**INSTRUCTION**
Without skipping anything, write out each record below exactly.

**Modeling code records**
__________________________________________________

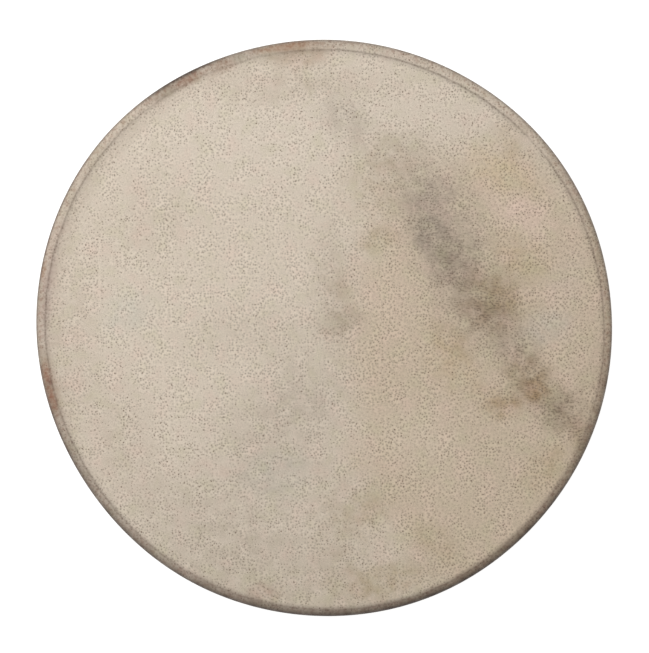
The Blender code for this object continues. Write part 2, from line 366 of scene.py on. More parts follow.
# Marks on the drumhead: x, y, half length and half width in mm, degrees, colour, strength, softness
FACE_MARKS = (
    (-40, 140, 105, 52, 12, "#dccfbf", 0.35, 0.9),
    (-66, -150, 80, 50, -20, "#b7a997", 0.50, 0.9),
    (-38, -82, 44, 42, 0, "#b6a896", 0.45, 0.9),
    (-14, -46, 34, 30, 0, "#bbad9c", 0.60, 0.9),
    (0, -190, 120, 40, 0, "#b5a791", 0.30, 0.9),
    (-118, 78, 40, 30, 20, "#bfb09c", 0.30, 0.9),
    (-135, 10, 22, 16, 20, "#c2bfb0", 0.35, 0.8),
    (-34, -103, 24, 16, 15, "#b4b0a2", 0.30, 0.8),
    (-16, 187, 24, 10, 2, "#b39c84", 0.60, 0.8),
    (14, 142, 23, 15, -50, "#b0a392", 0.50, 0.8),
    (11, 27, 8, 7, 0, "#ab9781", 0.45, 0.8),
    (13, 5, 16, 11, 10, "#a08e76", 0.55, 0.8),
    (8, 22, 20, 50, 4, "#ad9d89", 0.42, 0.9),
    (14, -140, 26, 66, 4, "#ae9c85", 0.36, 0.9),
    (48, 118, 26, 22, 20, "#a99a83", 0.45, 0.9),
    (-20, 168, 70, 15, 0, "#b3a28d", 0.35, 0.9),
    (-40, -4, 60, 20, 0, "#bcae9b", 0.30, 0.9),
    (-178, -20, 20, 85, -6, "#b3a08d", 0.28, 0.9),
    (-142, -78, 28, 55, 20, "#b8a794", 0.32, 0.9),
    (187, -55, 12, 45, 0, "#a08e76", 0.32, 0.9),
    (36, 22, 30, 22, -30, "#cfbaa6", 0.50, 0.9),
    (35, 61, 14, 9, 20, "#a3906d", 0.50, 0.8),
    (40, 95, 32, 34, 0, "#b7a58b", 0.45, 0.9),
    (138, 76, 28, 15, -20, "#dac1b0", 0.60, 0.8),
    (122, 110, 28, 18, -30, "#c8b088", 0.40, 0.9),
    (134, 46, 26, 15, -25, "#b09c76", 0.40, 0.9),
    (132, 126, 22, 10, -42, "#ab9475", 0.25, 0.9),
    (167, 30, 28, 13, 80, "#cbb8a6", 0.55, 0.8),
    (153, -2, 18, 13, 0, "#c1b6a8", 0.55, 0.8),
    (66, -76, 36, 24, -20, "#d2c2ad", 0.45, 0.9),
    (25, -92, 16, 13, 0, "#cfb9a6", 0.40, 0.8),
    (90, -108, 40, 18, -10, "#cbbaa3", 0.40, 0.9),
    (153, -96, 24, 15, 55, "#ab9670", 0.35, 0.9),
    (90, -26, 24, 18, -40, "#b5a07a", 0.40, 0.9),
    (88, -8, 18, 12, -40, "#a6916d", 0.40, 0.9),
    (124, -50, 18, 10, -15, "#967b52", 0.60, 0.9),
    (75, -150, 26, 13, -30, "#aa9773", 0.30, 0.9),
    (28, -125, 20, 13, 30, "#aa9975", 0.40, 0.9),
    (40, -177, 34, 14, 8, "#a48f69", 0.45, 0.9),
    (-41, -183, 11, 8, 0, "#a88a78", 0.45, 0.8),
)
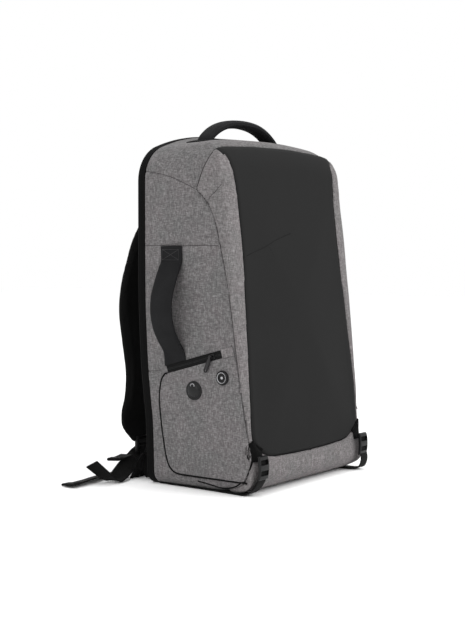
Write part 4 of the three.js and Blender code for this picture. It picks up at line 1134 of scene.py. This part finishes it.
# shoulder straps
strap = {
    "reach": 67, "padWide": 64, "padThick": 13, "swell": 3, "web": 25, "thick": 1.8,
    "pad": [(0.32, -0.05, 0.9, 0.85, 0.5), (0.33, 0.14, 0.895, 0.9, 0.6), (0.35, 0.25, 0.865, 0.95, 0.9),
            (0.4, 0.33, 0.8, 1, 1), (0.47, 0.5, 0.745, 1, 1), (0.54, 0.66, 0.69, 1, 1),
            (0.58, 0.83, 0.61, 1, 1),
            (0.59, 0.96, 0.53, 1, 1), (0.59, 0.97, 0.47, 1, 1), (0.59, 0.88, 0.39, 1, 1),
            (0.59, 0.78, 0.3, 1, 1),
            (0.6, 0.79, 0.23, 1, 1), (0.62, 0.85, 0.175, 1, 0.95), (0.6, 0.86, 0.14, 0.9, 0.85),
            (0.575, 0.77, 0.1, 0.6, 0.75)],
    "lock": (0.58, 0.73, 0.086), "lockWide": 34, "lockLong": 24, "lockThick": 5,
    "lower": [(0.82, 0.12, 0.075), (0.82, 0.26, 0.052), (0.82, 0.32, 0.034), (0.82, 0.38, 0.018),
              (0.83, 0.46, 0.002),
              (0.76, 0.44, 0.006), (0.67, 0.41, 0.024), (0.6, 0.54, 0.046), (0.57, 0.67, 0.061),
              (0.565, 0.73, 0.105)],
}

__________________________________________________

**RESULT FOR THIS TASK**
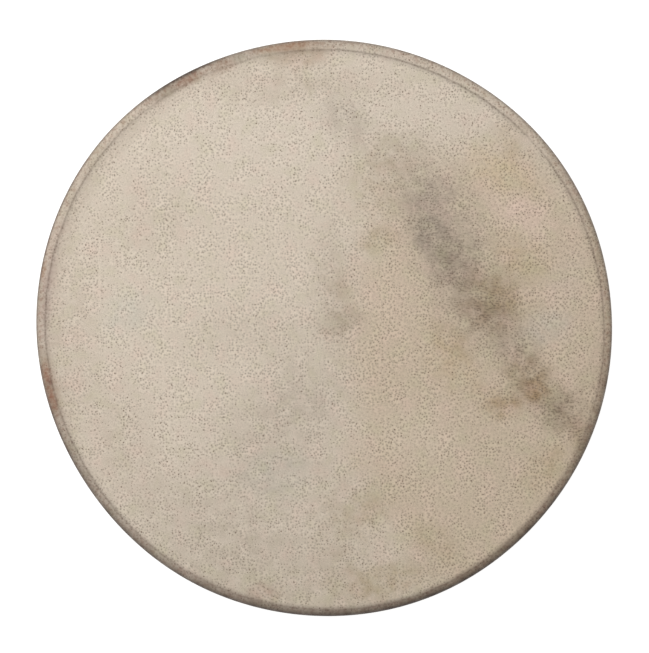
The Blender code for this object continues. Write part 2, from line 366 of scene.py on. More parts follow.
# Marks on the drumhead: x, y, half length and half width in mm, degrees, colour, strength, softness
FACE_MARKS = (
    (-40, 140, 105, 52, 12, "#dccfbf", 0.35, 0.9),
    (-66, -150, 80, 50, -20, "#b7a997", 0.50, 0.9),
    (-38, -82, 44, 42, 0, "#b6a896", 0.45, 0.9),
    (-14, -46, 34, 30, 0, "#bbad9c", 0.60, 0.9),
    (0, -190, 120, 40, 0, "#b5a791", 0.30, 0.9),
    (-118, 78, 40, 30, 20, "#bfb09c", 0.30, 0.9),
    (-135, 10, 22, 16, 20, "#c2bfb0", 0.35, 0.8),
    (-34, -103, 24, 16, 15, "#b4b0a2", 0.30, 0.8),
    (-16, 187, 24, 10, 2, "#b39c84", 0.60, 0.8),
    (14, 142, 23, 15, -50, "#b0a392", 0.50, 0.8),
    (11, 27, 8, 7, 0, "#ab9781", 0.45, 0.8),
    (13, 5, 16, 11, 10, "#a08e76", 0.55, 0.8),
    (8, 22, 20, 50, 4, "#ad9d89", 0.42, 0.9),
    (14, -140, 26, 66, 4, "#ae9c85", 0.36, 0.9),
    (48, 118, 26, 22, 20, "#a99a83", 0.45, 0.9),
    (-20, 168, 70, 15, 0, "#b3a28d", 0.35, 0.9),
    (-40, -4, 60, 20, 0, "#bcae9b", 0.30, 0.9),
    (-178, -20, 20, 85, -6, "#b3a08d", 0.28, 0.9),
    (-142, -78, 28, 55, 20, "#b8a794", 0.32, 0.9),
    (187, -55, 12, 45, 0, "#a08e76", 0.32, 0.9),
    (36, 22, 30, 22, -30, "#cfbaa6", 0.50, 0.9),
    (35, 61, 14, 9, 20, "#a3906d", 0.50, 0.8),
    (40, 95, 32, 34, 0, "#b7a58b", 0.45, 0.9),
    (138, 76, 28, 15, -20, "#dac1b0", 0.60, 0.8),
    (122, 110, 28, 18, -30, "#c8b088", 0.40, 0.9),
    (134, 46, 26, 15, -25, "#b09c76", 0.40, 0.9),
    (132, 126, 22, 10, -42, "#ab9475", 0.25, 0.9),
    (167, 30, 28, 13, 80, "#cbb8a6", 0.55, 0.8),
    (153, -2, 18, 13, 0, "#c1b6a8", 0.55, 0.8),
    (66, -76, 36, 24, -20, "#d2c2ad", 0.45, 0.9),
    (25, -92, 16, 13, 0, "#cfb9a6", 0.40, 0.8),
    (90, -108, 40, 18, -10, "#cbbaa3", 0.40, 0.9),
    (153, -96, 24, 15, 55, "#ab9670", 0.35, 0.9),
    (90, -26, 24, 18, -40, "#b5a07a", 0.40, 0.9),
    (88, -8, 18, 12, -40, "#a6916d", 0.40, 0.9),
    (124, -50, 18, 10, -15, "#967b52", 0.60, 0.9),
    (75, -150, 26, 13, -30, "#aa9773", 0.30, 0.9),
    (28, -125, 20, 13, 30, "#aa9975", 0.40, 0.9),
    (40, -177, 34, 14, 8, "#a48f69", 0.45, 0.9),
    (-41, -183, 11, 8, 0, "#a88a78", 0.45, 0.8),
)
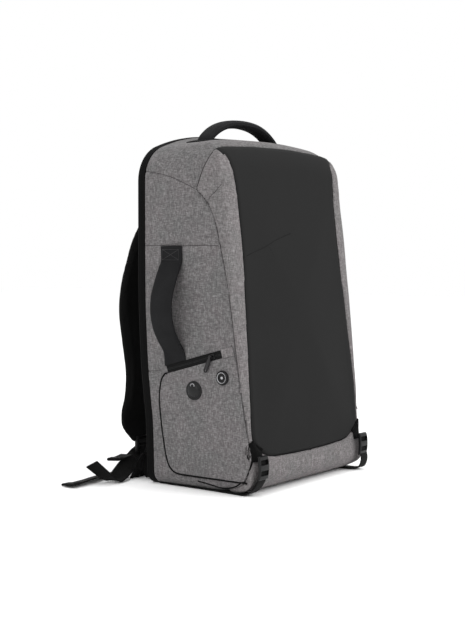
Write part 4 of the three.js and Blender code for this picture. It picks up at line 1134 of scene.py. This part finishes it.
# shoulder straps
strap = {
    "reach": 67, "padWide": 64, "padThick": 13, "swell": 3, "web": 25, "thick": 1.8,
    "pad": [(0.32, -0.05, 0.9, 0.85, 0.5), (0.33, 0.14, 0.895, 0.9, 0.6), (0.35, 0.25, 0.865, 0.95, 0.9),
            (0.4, 0.33, 0.8, 1, 1), (0.47, 0.5, 0.745, 1, 1), (0.54, 0.66, 0.69, 1, 1),
            (0.58, 0.83, 0.61, 1, 1),
            (0.59, 0.96, 0.53, 1, 1), (0.59, 0.97, 0.47, 1, 1), (0.59, 0.88, 0.39, 1, 1),
            (0.59, 0.78, 0.3, 1, 1),
            (0.6, 0.79, 0.23, 1, 1), (0.62, 0.85, 0.175, 1, 0.95), (0.6, 0.86, 0.14, 0.9, 0.85),
            (0.575, 0.77, 0.1, 0.6, 0.75)],
    "lock": (0.58, 0.73, 0.086), "lockWide": 34, "lockLong": 24, "lockThick": 5,
    "lower": [(0.82, 0.12, 0.075), (0.82, 0.26, 0.052), (0.82, 0.32, 0.034), (0.82, 0.38, 0.018),
              (0.83, 0.46, 0.002),
              (0.76, 0.44, 0.006), (0.67, 0.41, 0.024), (0.6, 0.54, 0.046), (0.57, 0.67, 0.061),
              (0.565, 0.73, 0.105)],
}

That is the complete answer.